Ruberg, who has lived in the area for about two and a half years, said he has seen it all, in terms of crime in the area.

“People have been abducted right near Elizabeth two years in a row now,” Ruberg said. “Someone got shot across from my house, a drug deal gone bad or something. I heard the shots and the police showed up like 15 minutes later.”

Not everyone shares the thought that the neighborhood is too dangerous. 3rd District Councilwoman Diane Lawless, who’s district includes the Elizabeth Street area, said students are generally safe but also suggested students can be safer in their planning and habits.

“I think in most cases (students) are (safe),” Lawless said. “There have been situations where somebody will show up at a gathering and unlock a window so they can return and break in. These are some precautions (students) can take to make sure they are safe.”

Students said there is no shortage of police presence in and around Elizabeth Street, but some question whether their main priority is safety or party control.

“The police are around but it seems like they’re more around to bust up parties than to make sure everyone is safe. Just making sure everyone is quiet basically,” Ruberg said.

UK Police Chief Joe Monroe said it is natural for students to feel like police in the area are only concerned about parties, because they are indeed a point of emphasis. Monroe said UK Police has a joint task force with Lexington Police to help curb drinking and related incidents.

“We are changing that whole culture and maybe that’s why students feel like they’re being picked on,” Monroe said.

Monroe said he can understand people wanting to get together to have fun, but the police have an obligation to make sure things do not get out of hand.

“We are not trying to discourage people from having fun,” Monroe said. “We are trying to make them be responsible.”

Because of the increased party patrols, student alcohol related deaths and citations have decreased over the last five years, Monroe said.

In regards, to the two abductions, Monroe said investigations into both are ongoing, but such instances could be prevented with the proper precautions.  Monroe said the investigations into the abductions are in progress, and are definitely not being ignored but points out future abductions could be helped with ongoing initiative.
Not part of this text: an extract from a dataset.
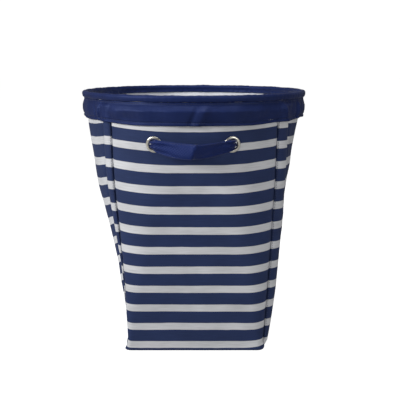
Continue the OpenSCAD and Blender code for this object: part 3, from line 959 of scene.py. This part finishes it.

While students complain about safety and unfair targeting by police, the permanent residents in the area believe a few bad students are causing the problems the neighborhood faces and are making their peers feel unsafe.

“It is unfortunate that the irresponsible behavior of a very small percentage of students give others a black eye,” Lawless said. “Peer pressures for those students they see being disrespectful to the neighborhood to clean up their act would also help a lot.”

The safety issue in neighborhoods near campus is not a problem unique to UK. Unfortunately, neither is the tension between students and residents. Monroe said police can fix the safety issue, but the second problem some say is up to the residents. Solving both may be the solution to solving Elizabeth Street’s ills.

“The neighbors would love to get to know the students better and have a good relationship with them.” Lawless said. “It is nice if they can go to the neighbors and introduce themselves and swap phone numbers and let them know that they want to be a part of the neighborhood and if either have problems, the students or the other residents, they call each other.”